A lure that used to plummet to the bottom will sashay a little more slowly when more skirt is added. Plus, once it gets to the bottom the skirt will flare out.

Another method to change the rate of fall is to add a bigger, bulkier trailer. Yelas will substitute a wide-bodied, plastic chunk-style trailer for the more diminutive craw or twin tail that he often employs.

“They’re very bulky, and that keeps the lure from burying down,” he said.

Hibdon, on the other hand, is hesitant to adjust his trailer choices. Because slow-fall fishing is most often a cold-weather technique, he doesn’t want a trailer that has a lot of movement.

Sometimes he will use a twin-tail grub, which slows the jig down as it swims to the bottom. Usually his jigs are tipped with subtle craw trailers.

“They put on a big craw feed in the fall,” Hibdon said. “I’m a big crawdad fan and not just because of the (Luck “E” Strike) Guido Bug. The Ozarks are crawdad infested.”

Contrary to the common perception that craws are fast-scooting motion machines, Hibdon’s hours of observations have convinced him there are certain conditions when they don’t move around all that much. Fall is one of those times. So that is when he will downsize his jig and let the craw-imitator slowly descend through the bass’ line of sight.

Precision plastics

While a jig can be a deadly slow-falling presentation, there is nothing more tempting than a slow-sinking soft-plastic lure.

“The trend in the sport in recent years has been to go to lighter weights,” Yelas said. “With all of the fishing pressure on most of our public lakes, you want the most natural, lifelike action you can get. Most of these bass have been caught at least once, so they’re not going to be fooled easily.”

No single lure has demonstrated the effectiveness of lightly weighted, slow-falling soft plastics better than the Yamamoto Senko. Inventor and FLW Tour pro Gary Yamamoto of Palestine, Texas, won’t disclose the formula that makes it descend at such a tantalizingly slow rate, but it is deadly in the spring.

“I’ll make long casts with it during the prespawn and spawn,” Yamamoto said. “The back-and-forth descent, with the tips waggling, brings in roaming bass from long distances.”

As effective as it is, there are some circumstances when even the Senko and its ilk are too bulky and animated.

“I’ve seen situations where the only lure the bass would eat was a little finesse worm,” Yelas said.

It is a situation that often occurs with Florida-strain bass after a cold front. Like Hibdon’s admonition that sometimes less action is more in a jig trailer, sometimes the heavy vibration of a lure with too many appendages or too much action is a turnoff. That is when a lightly weighted finesse worm, with no negative cues, can be deadly.
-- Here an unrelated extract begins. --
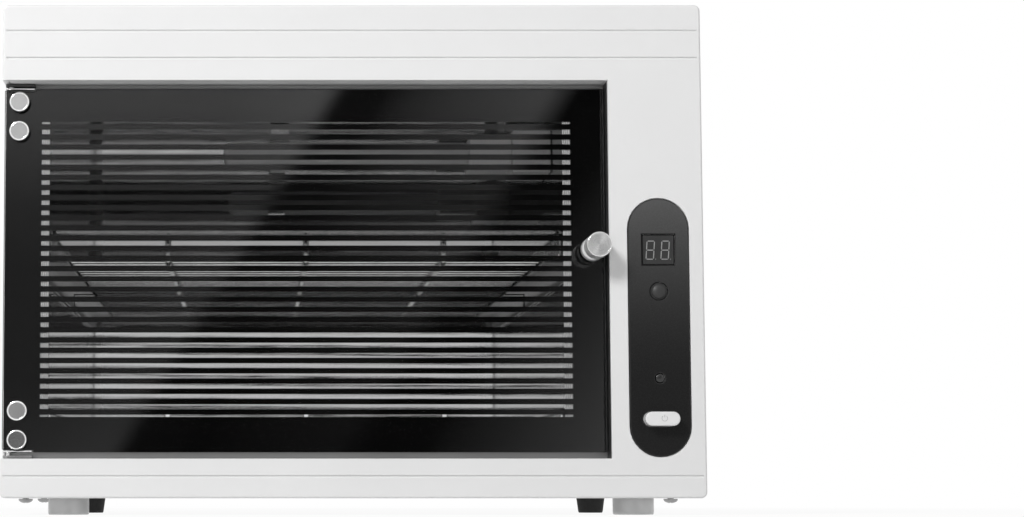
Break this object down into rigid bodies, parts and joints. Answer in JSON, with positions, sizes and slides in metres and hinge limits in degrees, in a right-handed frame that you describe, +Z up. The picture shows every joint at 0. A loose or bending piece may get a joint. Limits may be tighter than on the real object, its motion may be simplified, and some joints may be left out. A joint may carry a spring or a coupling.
{
  "type": "uv sterilizer cabinet",
  "caption": "Bench-top UV sterilizer cabinet: tinted hinged door with a striped window, polished chamber with wire shelves, lamp, and a pill-shaped control panel.",
  "frame": {"origin": "under the middle of the whole object, on the surface it stands on, knob and gland included", "axes": "+Z up, the front with the door faces -Y, +X to the right as seen from the front"},
  "size_m": [0.34, 0.2334, 0.248],
  "materials": {
    "white_paint": "semi-gloss powder coat",
    "white_plastic": "satin moulding",
    "grey_metal": "plain sheet",
    "mirror_steel": "polished sheet",
    "bright_steel": "bright wire and turned steel",
    "black_plastic": "satin",
    "black_print": "screen print",
    "black_rubber": "matt",
    "grey_plastic": "matt moulding",
    "magnet": "sintered",
    "board": "circuit board",
    "tinted_panel": "tinted clear acrylic",
    "lamp_glass": "clear tube"
  },
  "bodies": {
    "cabinet": {"front_fascia": "white_plastic", "outer_cover": "white_paint", "front_frame": "grey_metal", "base_plate": "grey_metal", "rear_cover": "white_paint", "chamber_liner": "mirror_steel", "cord_gland": "black_rubber", "liner_support_left": "grey_metal", "liner_support_right": "grey_metal", "shelf_ledge_left": "mirror_steel", "shelf_ledge_right": "mirror_steel", "front_foot_left": "grey_plastic", "front_foot_right": "grey_plastic", "rear_foot_left": "black_rubber", "rear_foot_right": "black_rubber", "lamp_socket": "white_plastic", "lamp_clip": "bright_steel", "ballast": "grey_metal", "terminal_block": "white_plastic", "lamp_lead": "white_plastic", "switch_lead": "black_rubber", "control_panel": "black_plastic", "control_board": "board", "display_window": "tinted_panel", "display_module": "black_plastic", "set_switch": "grey_plastic", "indicator_lens": "tinted_panel", "power_switch": "black_plastic", "micro_switch": "black_plastic", "door_magnet": "magnet", "magnet_holder": "grey_plastic", "hinge_bracket_top": "grey_metal", "hinge_bracket_bottom": "grey_metal", "hinge_pin_top": "bright_steel", "hinge_pin_bottom": "bright_steel", "base_screw_1": "bright_steel", "base_screw_2": "bright_steel", "base_screw_3": "bright_steel", "base_screw_4": "bright_steel", "rear_screw_1": "bright_steel", "rear_screw_2": "bright_steel", "rear_screw_3": "bright_steel", "rear_screw_4": "bright_steel"},
    "door": {"door_panel": "tinted_panel", "door_print": "black_print", "door_knob": "bright_steel", "knob_screw": "bright_steel", "hinge_plate_top": "bright_steel", "hinge_plate_bottom": "bright_steel", "hinge_screw_1": "bright_steel", "hinge_screw_2": "bright_steel", "hinge_screw_3": "bright_steel", "hinge_screw_4": "bright_steel"},
    "door_switch": {"micro_switch_plunger": "grey_plastic"},
    "set_key": {"set_button": "black_plastic"},
    "power_key": {"power_button": "white_plastic"},
    "upper_rack": {"upper_shelf": "bright_steel"},
    "lower_rack": {"lower_shelf": "bright_steel"},
    "lamp": {"lamp_tube": "lamp_glass", "lamp_base": "white_plastic"}
  },
  "joints": [
    {"name": "door_hinge", "type": "hinge", "parent": "cabinet", "child": "door", "pos_m": [-0.1668, -0.09015, 0.12], "axis": [0, 0, -1], "range_deg": [0, 170]},
    {"name": "plunger_slide", "type": "slide", "parent": "cabinet", "child": "door_switch", "axis": [0, -1, 0], "range_m": [0, 0.0015]},
    {"name": "set_button_press", "type": "slide", "parent": "cabinet", "child": "set_key", "axis": [0, 1, 0], "range_m": [0, 0.0006], "stiffness_N_per_m": 600},
    {"name": "power_button_press", "type": "slide", "parent": "cabinet", "child": "power_key", "axis": [0, 1, 0], "range_m": [0, 0.003], "stiffness_N_per_m": 400},
    {"name": "upper_shelf_lift", "type": "slide", "parent": "cabinet", "child": "upper_rack", "axis": [0, 0, 1], "range_m": [0, 0.012]},
    {"name": "lower_shelf_lift", "type": "slide", "parent": "cabinet", "child": "lower_rack", "axis": [0, 0, 1], "range_m": [0, 0.012]},
    {"name": "lamp_pull", "type": "slide", "parent": "cabinet", "child": "lamp", "axis": [-1, 0, 0], "range_m": [0, 0.022]}
  ],
  "couplings": [
    {"joint": "plunger_slide", "follows": "door_hinge", "m_per_rad": 0.0005}
  ]
}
Yelas extended this line of thinking to Carolina rigging in clear water. When the fish are finicky and a soft-plastic worm is the lure of choice, a 1/8-ounce split shot can produce more action than a 1/2-ounce or greater Carolina-rig weight. The lighter weight forces an angler to slow down. Plus, when the weight is pulled forward or off the bottom, the more gradual fall will tempt fish that are otherwise put off by the bottom-plundering trail of a large lure trailing a heavy weight.

Is slow-fall fishing the most fun fishing on the lake? Probably not. But when conditions get tough or the fish aren’t fully committing to an offering, slowing down can put fish in the boat. And that is fun.


Postspawn smallies
FLW Tour pro Terry Baksay of Easton, Conn., has developed a slow-falling, postspawn jig technique that can be deadly anywhere there is vegetation. It is especially effective for Northern smallmouths – he has used it effectively on Lake Champlain, 1000 Islands and particularly on Candlewood Lake, his home lake.

“I take a white jig and swim it pretty fast across the top of the grass,” he said. “When I get to the edge, I let it fall.”

The jig in question is a homemade model, either 1/8 or 1/16 ounce, depending on wind, current and how much water there is above the greenery. Any heavier and the jig will fall too fast to trigger strikes. Baksay tips the lightweight jig with a matching Lunker City HydroTail Grub, which not only provides tantalizing action on the fall, but also enough heft to cast it on baitcasting tackle.

Once the immediate postspawn is over, the bite tends to die off as the fish retreat into their summer depths. But for that brief window of time it will produce arm-breaking strikes.


A different line of thinking
Another way to vary the sink rate of lures is through an adjustment of line size or type. Anglers on Lake Okeechobee have done this for years with lipless crankbaits to fish them over shallow grass. A 1/4-ounce lipless crankbait burned over the grass on 14-pound monofilament may dig in and get snagged too often to be effective. If it is tied to 25-pound mono, the crank will stay up in the water column enough to come back clean more often than not.

While Chevy pro Dion Hibdon is hesitant to monkey around with his line weights, fellow Chevy pro Jay Yelas does tinker for the purpose of adjusting fall rates.

“Sometimes with a big, bulky jig I’ll go to 25- or 30-pound line,” Yelas said. “It really slows down the lure. I’ll do that occasionally with jigs, but never with soft plastics.”